I wish they’d all go away. That this damned Operation Escape would end. That the neighbourhood would be emptied of those who live and who don’t live in Pedralbes.
Bruno runs off and I panic. I run out to look for him. It’s Friday, the weekend of the festival of Sant Joan. I find myself swallowed up by a massive traffic jam and a collective unbridled joy. 4x4s, vans, motorbikes, Renault Twizys all overexcited to get on the move, to pick up, to pack. To clear off who knows where. Girls with pleated skirts and knee-high socks laden with heavy ring-binders. Little lads swapping the latest pokemons with their school friends. Young, pretty, happy mothers. Dads spilling over with energy. I am a character that is out of place, pushing against the current, frustrated that I can’t shout ‘Bruno, Bruno, come’. I swerve around the cars parked by the Creu de Pedralbes and run into the Plaça del Monestir. A couple of tourists taking photos and more kids with red rucksacks jumping up and down the steps with wild enthusiasm. I hear the bells ringing and twist my ankle on the flagstones. I get to Parc de l’Oreneta and here I do yell and cry and no-one sees me. I curse the disobedience of my dog. The faulty gene that makes my Labrador so unlike a Labrador. I reach the gazebo that in times past sheltered well-to-do lovers from upper-class families, now abandoned and graffitied, where Bruno likes to stop, sniff around persistently until he licks something I don’t want to know about, and round off his pleasure by cocking his leg.
I leave the park. I think about what Bruno will do if he happens across a female boar ready to defend its young, one of the those mothers that has been coming down with her whole family for years, crossing Passeig de la Bonanova looking for dinner in the rubbish containers.

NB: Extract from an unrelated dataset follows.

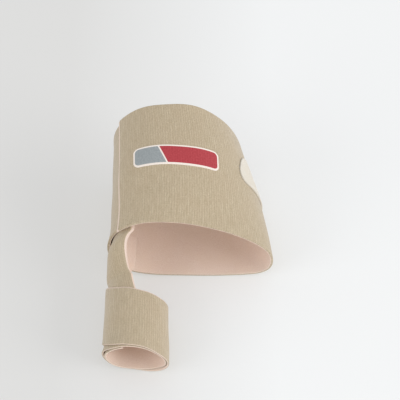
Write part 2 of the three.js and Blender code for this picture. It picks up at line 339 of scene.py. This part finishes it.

I see the Ronda jammed in both directions and feel relief that I will not be leaving, not today, nor tomorrow, nor the next day. That in this place, I am a rarity who doesn’t leave the neighbourhood when there’s long holiday weekend. I cross the bridge engulfed in that permeating, endless noise that envelops every house in the area. I walk past the petrol station, the carwash, the recycling station and the garden centre, devoid of customers. The thought of Bruno crossing the street fills me with anxiety. I remember the tag that he never tried to pull off, with my mobile number engraved on it. I think of his docile nature, his big sloppy licks on my face when I feel like I’m disloyal to him. Like when I clean his infected ear, scratch a weeping wound, or we get him vaccinated. When my children were born and he knew he was losing his place.
I start to cry again. I think I’d better go home and make a poster and paper the whole neighbourhood with it. That’s what I do. Bruno’s majestic head looking out and LOST DOG in Interestate Black Condensed cos 135. I stick the poster up around the university and on I don’t know how many lampposts. I walk under the stirring pine trees of the Jardins de William Shakespeare. I go along the artificial stream where no swimming is allowed and to where Bruno the Disobedient insists on dragging us time and time again. I get to the Güell stables and under the impassive eyes of a Japanese couple, I stick the A4 sheet onto the copper-coloured bricks. Bruno’s black eyes next to the forked tongue of Gaudí’s dragon. And it’s only then that I wonder if what I’m doing is illegal. Sticking up posters of someone you love and that you’ve lost. I suddenly feel utterly dejected. I return home, dragging my feet. I see a nun in a brown habit and think about a cloistered life. I’m passed by a group of men with success etched on their faces, in full happy hour mode. I wish they’d all go away. That this damned Operation Escape would end. That the neighbourhood would be emptied of those who live and who don’t live in Pedralbes. My mobile rings.
Bruno is OK. On Carretera de les Aigües. With two girls who ask me if they can keep him with them on their run. I say yes and thank them.
I enjoy every second of the long Sant Joan weekend. The emptiness after the hysteria. The state of gentle abandonment that my neighbourhood is in. With Bruno home.